Scarpino SV & Petri G. (2019). On the predictability of infectious disease outbreaks. Nature Communications 10(1) 10.1038/s41467-019-08616-0. https://www.nature.com/articles/s41467-019-08616-0
The maintainers of statcomp have stopped updating the package and it has been archived on CRAN. We are storing a copy here, which you can install with the code below.
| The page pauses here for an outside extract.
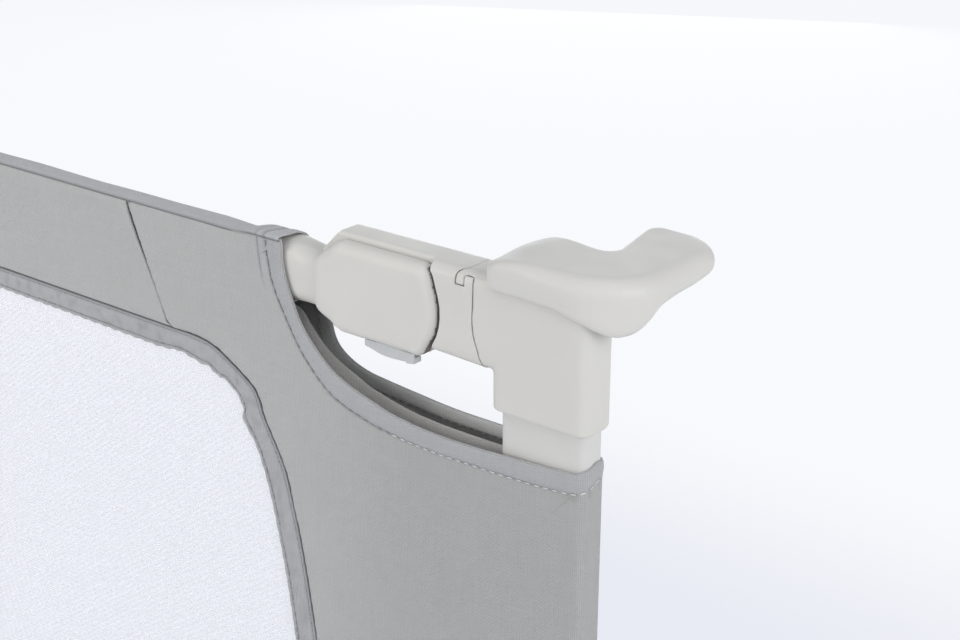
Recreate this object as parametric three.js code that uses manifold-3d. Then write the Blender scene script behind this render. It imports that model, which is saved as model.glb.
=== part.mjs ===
// Folding bed guard rail: a covered beam between two posts that fold in under it.
// Millimetres, +Z up, +X along the rail, +Y towards the bed. The origin is at the
// middle of the rail's footprint, on the surface that it stands on.

import * as THREE from 'three';
import { mergeVertices } from 'three/addons/utils/BufferGeometryUtils.js';
import Module from 'manifold-3d';

const wasm = await Module();
wasm.setup();

// Whole rail. Each end is drawn about its post's axis, from the corner level up.
const postSpan = 1440; // between the axes of the two posts
const cornerLevel = 545; // floor to the level that the corner's heights start from
const fitGap = 0.3; // round a piece that is held in another
const overrun = 2; // how far a cutter runs past what it cuts

// Posts
const postWidth = 45;
const postDepth = 13;
const postRound = 4;
const postWall = 1.4;
const postInCasting = 19;

// Corner casting: a sleeve for the arm and a socket for the post, in one moulding
const castingBottom = 11;
const castingInnerWall = 2.3;
const castingOuterWall = 2.7;
const castingBackRound = 8.5;
const castingBottomRound = 1.2;
const castingFillet = 3;

// Arm, from the casting to the tongue behind the beam's housing
const armDepth = 22;
const armBottom = 28.8;
const armHeight = 40.9;
const armRound = 5.5;
const spigotLength = 38;
const spigotHeight = 28;
const spigotDepth = 13;
const partingInset = 33; // from the post's axis to the joint line between arm and casting
const partingGap = 0.35;
const snapTabWidth = 4.5;
const snapTabTop = 67.3;
const snapTabFoot = 62.8;
const snapHookReach = 9.4;

// Fold joint: housing on the beam in front, tongue on the arm behind
const foldPivotInset = 64; // from the post's axis to the fold pin
const foldPivotHeight = 29.5;
const foldBossRadius = 4.9;
const foldGap = 1.2; // round the housing's end
const lapPlane = 5.45; // from the rail's middle plane forwards to the lap
const housingProud = 1.8;
const housingTop = 67;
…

WE PROVIDE NO LICENSE, NO WARRANTY, AND NO RIGHTS FOR/TO THIS CODE!
library(devtools)
install_github("Emergent-Epidemics/statcomp")
The .R files contain the code to recreate the figures and main statistical analyses.
Empirical data for all diseases–aside from Zika and dengue–were obtained from the US. National Notifiable Diseases Surveillance System as digitized by Project Tycho [1]. Zika data were obtained from public health reports from Colombia and Mexico as digitized by [2]. Dengue data were obtained from the Pandemic Prediction and Forecasting Science and Technology Interagency Working Group under the National Science and Technology Council [3].
[1] van Panhuis, W. G. et al. Contagious diseases in the United States from 1888 to the present. The New England journal of medicine 369, 2152–2152 (2013).
[2] Rodriguez, D. M. et al. 10.5281zenodo.344913 (2017).
[3] Dengue Forecasting project website. Retrieved from http://dengueforecasting.noaa.gov/ (last accessed: Oct 5th 2018, Oct 16).
We thank Joshua Garland, Pejman Rohani, and Alessandro Vespignani for productive conversations on permutation entropy and helpful comments on an earlier version of the manuscript. S.V.S. received funding support from the University of Vermont and Northeastern University. G.P. received funding support from Fondazione Compagnia San Paolo. S.V.S. and G.P. conducted the study as fellows at IMeRA and drafted the manuscript at Four Corners of the Earth in Burlington Vermont.
Infectious disease outbreaks recapitulate biology: they emerge from the multi-level interaction of hosts, pathogens, and their shared environment. As a result, predicting when, where, and how far diseases will spread requires a complex systems approach to modeling. Recent studies have demonstrated that predicting different components of outbreaks--e.g., the expected number of cases, pace and tempo of cases needing treatment, demand for prophylactic equipment, importation probability etc.--is feasible. Therefore, advancing both the science and practice of disease forecasting now requires testing for the presence of fundamental limits to outbreak prediction. To investigate the question of outbreak prediction, we study the information theoretic limits to forecasting across a broad set of infectious diseases using permutation entropy as a model independent measure of predictability. Studying the predictability of a diverse collection of historical outbreaks--including, chlamydia, dengue, gonorrhea, hepatitis A, influenza, measles, mumps, polio, and whooping cough--we identify a fundamental entropy barrier for infectious disease time series forecasting. However, we find that for most diseases this barrier to prediction is often well beyond the time scale of single outbreaks, implying prediction is likely to succeed. We also find that the forecast horizon varies by disease and demonstrate that both shifting model structures and social network heterogeneity are the most likely mechanisms for the observed differences in predictability across contagions. Our results highlight the importance of moving beyond time series forecasting, by embracing dynamic modeling approaches to prediction, and suggest challenges for performing model selection across long disease time series. We further anticipate that our findings will contribute to the rapidly growing field of epidemiological forecasting and may relate more broadly to the predictability of complex adaptive systems.